O Livre Arbítrio: uma noção ocidental distorcida sobre a liberdade e o mal

 


Quem nunca se arrependeu de uma escolha? As vezes me pego pensando sobre o quão diferente seria a minha vida se eu tivesse feito uma única coisa diferente. Se seria melhor, pior, se eu seria uma pessoa completamente diferente ou se eu ainda estaria vivo, dada as tendências autodestrutivas da humanidade. Eu sempre me pergunto: e seu eu tivesse me rendido às tendências, à preguiça, à minha fobia social?

Tudo isso vem acompanhado do grande clichê de que a vida é feita de escolhas. E eu acrescento que a vida também é feita de não escolhas, pois eu me arrependo profundamente de não ter feito muitas coisas que quis. Mas eu pagaria pra ver numa TV como seria minha vida se eu as tivesse feito.

Por que nossas escolhas são tão sensíveis aos medos que temos? E por que a coragem se torna tão relevante?

A coragem é o que nos torna humanos e dribla todo esse instinto animalesco. A coragem é parte do nosso livre arbítrio. O livre arbítrio que causa tanta dor de cabeça aos filósofos e, por outro lado, um troféu da fé humana em suas pobres argumentações perante o divino misterioso.

Dito isso, é importante a gente observar o que algumas doutrinas e tradições falam a respeito do livre arbítrio.

Um dos grandes teólogos a abordar esse tema foi Santo Agostinho que, por volta do século quinto de nossa era comum, escreveu a obra Libero Arbitreo e em outro momento os textos sobre a Potencialidade da Alma. Em suas obras, mostrando exemplos do cotidiano, Agostinho demostra de forma simples que o livre arbítrio é um dom, um bem concedido por Deus, mesmo que esse dom seja utilizado de forma errada, o que é dado também como a origem do mau. O mau, portanto, é um fruto do dom da liberdade de escolha que as criaturas inteligentes possuem? É importante indagar isso, pois os conspiracionistas, lunáticos e corruptores das verdades se comprometem em confundir e distorcer a noção de liberdade, tentando convencer acerca desse impasse. Sem liberdade haveria espaço para o mau? Eles perguntam.

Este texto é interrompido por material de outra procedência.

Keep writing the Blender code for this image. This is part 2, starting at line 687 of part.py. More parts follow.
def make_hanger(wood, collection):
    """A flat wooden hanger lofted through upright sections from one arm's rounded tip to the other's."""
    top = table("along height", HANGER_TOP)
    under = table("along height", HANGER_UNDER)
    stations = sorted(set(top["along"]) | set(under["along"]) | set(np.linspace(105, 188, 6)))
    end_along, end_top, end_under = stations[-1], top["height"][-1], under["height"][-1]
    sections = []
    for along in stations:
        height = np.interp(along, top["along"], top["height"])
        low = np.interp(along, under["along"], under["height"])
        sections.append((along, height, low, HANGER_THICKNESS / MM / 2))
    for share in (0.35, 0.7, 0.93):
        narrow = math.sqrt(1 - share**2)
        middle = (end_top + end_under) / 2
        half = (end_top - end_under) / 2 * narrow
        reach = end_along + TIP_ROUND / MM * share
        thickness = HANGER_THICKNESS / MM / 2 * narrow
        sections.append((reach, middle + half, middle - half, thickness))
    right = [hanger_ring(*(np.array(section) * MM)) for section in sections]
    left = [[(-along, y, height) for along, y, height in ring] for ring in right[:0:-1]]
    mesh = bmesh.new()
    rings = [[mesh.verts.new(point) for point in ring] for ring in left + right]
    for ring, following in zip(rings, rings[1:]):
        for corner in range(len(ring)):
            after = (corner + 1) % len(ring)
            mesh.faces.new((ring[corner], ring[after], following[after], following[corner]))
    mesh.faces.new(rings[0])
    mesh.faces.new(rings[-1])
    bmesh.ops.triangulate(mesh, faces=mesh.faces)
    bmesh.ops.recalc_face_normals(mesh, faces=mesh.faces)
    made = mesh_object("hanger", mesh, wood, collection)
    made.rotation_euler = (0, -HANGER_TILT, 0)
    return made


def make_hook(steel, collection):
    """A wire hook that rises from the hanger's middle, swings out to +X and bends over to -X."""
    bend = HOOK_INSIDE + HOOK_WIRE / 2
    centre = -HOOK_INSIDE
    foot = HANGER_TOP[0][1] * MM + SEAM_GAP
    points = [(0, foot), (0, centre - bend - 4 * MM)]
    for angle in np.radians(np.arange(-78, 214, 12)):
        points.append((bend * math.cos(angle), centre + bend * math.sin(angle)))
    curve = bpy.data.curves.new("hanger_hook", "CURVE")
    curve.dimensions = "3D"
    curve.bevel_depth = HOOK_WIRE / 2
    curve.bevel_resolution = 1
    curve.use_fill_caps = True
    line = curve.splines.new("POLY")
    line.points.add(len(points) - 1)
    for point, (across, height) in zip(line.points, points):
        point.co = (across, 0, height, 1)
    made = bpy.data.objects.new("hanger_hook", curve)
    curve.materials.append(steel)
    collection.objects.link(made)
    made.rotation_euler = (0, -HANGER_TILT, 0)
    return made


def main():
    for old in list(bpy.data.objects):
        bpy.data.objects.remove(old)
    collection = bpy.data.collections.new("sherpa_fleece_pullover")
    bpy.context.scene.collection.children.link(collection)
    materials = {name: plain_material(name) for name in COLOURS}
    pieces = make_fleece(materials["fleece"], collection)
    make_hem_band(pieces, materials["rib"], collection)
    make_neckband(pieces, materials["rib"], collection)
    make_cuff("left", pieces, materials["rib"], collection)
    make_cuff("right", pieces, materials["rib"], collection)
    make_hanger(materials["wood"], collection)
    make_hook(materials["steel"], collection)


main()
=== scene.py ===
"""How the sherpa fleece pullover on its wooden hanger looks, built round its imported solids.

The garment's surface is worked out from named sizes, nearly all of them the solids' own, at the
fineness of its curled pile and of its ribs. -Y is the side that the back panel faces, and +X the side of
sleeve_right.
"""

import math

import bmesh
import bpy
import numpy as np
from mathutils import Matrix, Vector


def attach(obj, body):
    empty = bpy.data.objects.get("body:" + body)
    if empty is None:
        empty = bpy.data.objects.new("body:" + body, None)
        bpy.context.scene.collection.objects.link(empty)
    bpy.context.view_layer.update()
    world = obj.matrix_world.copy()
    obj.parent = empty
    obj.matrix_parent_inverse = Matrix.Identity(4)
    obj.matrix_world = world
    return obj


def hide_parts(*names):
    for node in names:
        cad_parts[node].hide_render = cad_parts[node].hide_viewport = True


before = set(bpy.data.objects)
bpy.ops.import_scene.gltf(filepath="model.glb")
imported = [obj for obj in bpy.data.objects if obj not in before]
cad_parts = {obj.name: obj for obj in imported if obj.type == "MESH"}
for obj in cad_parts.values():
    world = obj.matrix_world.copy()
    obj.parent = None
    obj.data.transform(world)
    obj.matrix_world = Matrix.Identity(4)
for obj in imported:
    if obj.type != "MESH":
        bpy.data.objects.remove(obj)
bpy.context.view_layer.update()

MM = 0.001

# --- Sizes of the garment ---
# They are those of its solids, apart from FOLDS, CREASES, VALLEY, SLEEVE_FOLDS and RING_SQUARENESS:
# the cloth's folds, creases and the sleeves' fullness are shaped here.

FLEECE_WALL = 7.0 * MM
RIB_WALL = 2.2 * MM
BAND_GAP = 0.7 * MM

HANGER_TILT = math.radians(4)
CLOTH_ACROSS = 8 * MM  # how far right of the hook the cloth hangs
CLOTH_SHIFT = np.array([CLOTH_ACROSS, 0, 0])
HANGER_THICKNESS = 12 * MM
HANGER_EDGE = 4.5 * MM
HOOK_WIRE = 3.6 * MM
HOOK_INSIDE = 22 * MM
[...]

Então, ao se perguntar a origem do mau, Agostinho explica que o mau é, na verdade, um produto das paixões interiores, mas não propriamente do livre arbítrio. O mau estaria relacionado ao egoísmo, à desequilíbrios da emoção, aos nossos medos, à nossa raiva, os vícios, o prazer vazio da materialidade; é relacionado à percepção do que é o absurdo.

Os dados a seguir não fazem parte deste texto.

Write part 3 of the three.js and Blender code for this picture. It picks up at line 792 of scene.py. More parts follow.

Entretanto, afirmo que o mau “seria” isso, pois “ele” por si só não existe. A afirmação de bem e mau é um conceito bem característico da dicotomia cristã. Toda nossa cultura ocidental, por exemplo, é baseada nesta noção dual de bem e mal. Outras culturas desconsideram o mau como uma entidade.

Na verdade, o mau seria apenas uma manifestação do vazio, um vácuo no mecanismo de funcionamento da natureza universal. Uma barreira natural da evolução espiritual das criaturas.

Portanto, o livre arbítrio não carrega o mau. O livre arbítrio é a liberdade de escolher os caminhos da evolução, permeando entre a dor e o aprendizado. Pois, que função teria a existência se as criaturas inteligentes já nascessem perfeitas em sua sabedoria? Que caminho se construiria se a evolução não possuísse seus rumos próprios? Evoluir significa se adaptar para transpassar um dificuldade. Então, "dificuldade" é a palavra chave. 

É certo que em nossa humilde e limitada percepção da vida material, o mau é presente em nosso imaginário coletivo, pois somos interdependentes. Dependemos de energia, dependemos de alimentação, dependemos da reprodução para perpetuar a existência. Mas o espírito humano é curioso e ambicioso. A sua verdadeira vontade está em deixar um legado, em se perpetuar nos livros, nas construções, nas invenções. Pois, diferente dos outros animais, sabemos que somos mortais na matéria, sabemos que o tempo nos corrói e que, no fim, sobrarão poucos ou nenhum que irão lembrar o seu nome.